Of course, where secularism is the idea that religion has no special
pleading or authority, and that all religions and non-religious values/ideas
have a legitimate voice in the democratic debate, it is entirely to be
supported as a way to manage social conflict.

[Krimel]
Just a point of clarification: I am not saying for example that one could
not explain the events at Waterloo purely in terms of physics; only that
such an explanation would be cumbersome and not particularly meaningful.
Science in general recognizes that new orders of relationship emerge from
the background of stability at lower orders. Various branches of science
study these different orders of relationships.
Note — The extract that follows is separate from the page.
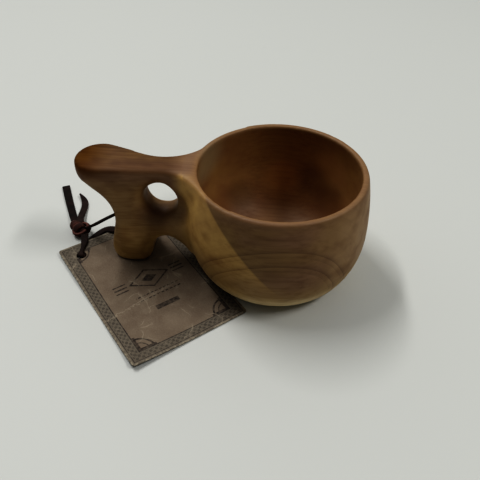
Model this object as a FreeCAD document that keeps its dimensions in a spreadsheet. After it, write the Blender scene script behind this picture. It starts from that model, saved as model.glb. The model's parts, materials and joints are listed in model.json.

Psychology, sociology,
anthropology and especially economics are branches of science that directly
study emotions, belief systems and the apportionment of value.

Religion only gets in trouble when it attempts to make scientific
pronouncements, like the universe was created 10,000 years ago or that
illness can be treated through faith. In cases like that science should be
hostile to religion. In the arena of ethics, morality and promoting social
cohesion religion has much to offer at least through example. Even in these
areas religion is problematic when it does seek to assert "authority".